Metatron, that comment was excessive, don't you think? That's not the kind of comment that should be posted in Concept Dev.
 
I'm sorry if my previous comment came off as rude, but the name offended me once I read the story quite honestly.

Lemme try to be more constructive:

Tell us more about the Elders and the Pandoras. The first paragraph, while could have set up an awesome game, was very inspecific and lacked any detail to be seen. What exactly did people do to warrant the Elders sending the pandoras? And if they are spirits of the universe, why would they have a true form to speak of in the first place?

Pandora's
Check your grammars. Don't add apostrophes for plural words.

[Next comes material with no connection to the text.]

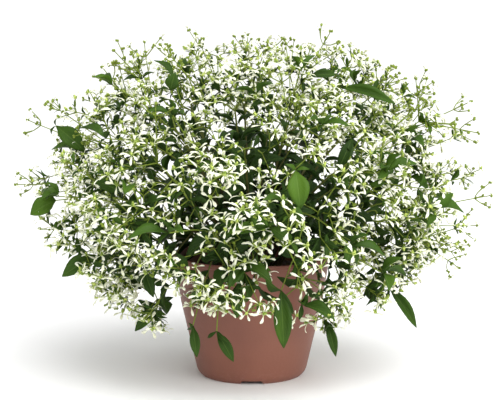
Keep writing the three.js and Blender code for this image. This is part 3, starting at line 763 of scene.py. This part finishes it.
def bloom_rods(bloom, joint_before):
    joint = taken.new_joint()
    rods = [(bloom.root, bloom.second, CUP, [joint_before, joint])]
    first = turned_about(square_to(bloom.axis, UP), bloom.axis, bloom.spin)
    for k in range(3):
        out = turned_about(first, bloom.axis, k * tau / 3)
        end = bloom.second + out * (BRACT_LENGTH - 1) + bloom.axis * BRACT_RISE
        rods.append((bloom.second, end, BRACT_WIDTH / 2, [joint]))
    return rods


def swerve(draw, aside, low, high):
    """A drawn vector, up to `aside` along X and Y and from `low` to `high` along Z"""
    return np.array([draw(-aside, aside), draw(-aside, aside), draw(low, high)])


def bloom_at(root, centre, axis, spin):
    return Record(kind="bloom", root=root, second=centre, axis=axis, spin=spin)


def grow_bloom(fork, goal, seed):
    for attempt in range(BLOOM_TRIES):
        draw = seeded(seed + attempt)
        slack = TRY_SLACK * attempt
        centre = between(goal + swerve(draw, slack, -slack, slack), MIDDLE, TRY_INWARDS * attempt)
        ahead = (centre - fork.at) @ fork.ahead
        centre = centre + fork.ahead * max(0, LEAST_STALK - ahead)
        axis = unit(unit(centre - fork.at) + swerve(draw, 0.35, 0, 0.7))
        bloom = bloom_at(fork.at, centre, axis, draw(0, tau))
        if grown(fork, bloom, bloom_rods(bloom, fork.joint)):
            return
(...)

43 years have passed since the purification of Earth began.
At least it's not a round number.

Teor mountains, a forbidden and evil area of Gastensa
hot a mark appeared on his hand that resembled a burn except for it being blue in color
Sound a bit like eragon if you ask me.

Immediately they related, not just on their place of origin but also by the events that had taken place. They had both found a shrine similar to Trenton’s but the girl, whose name is Alex, was branded with a red mark on her hand when she touched a Scythe, while her brother, Jake, had a white mark when he touched a broadsword. They stood up the whole night conversing, talking about how their lives were not so different. Alex and Jake’s village was also destroyed but they were able to flee. They then realized that this was not coincidence. It was destiny for them to meet. Now they have all agreed to stop the Pandora's and there ELders! They have set out and are ready for anything...
Destiny? At least there's no prophecy. It sounds kind of corny and cliché, but if it works...

Really this needs more actual info about what happens for there to be much comments other than "Ooh cliché" and "I expected a sci-fi game". You've given us the very beginning, nothing more, so we can't tell you much more. You have a plot twist? How are we supposed to know? Who are your characters, what happens after the three kids meet up?

I would recommend changing the title, it really doesn't fit at all.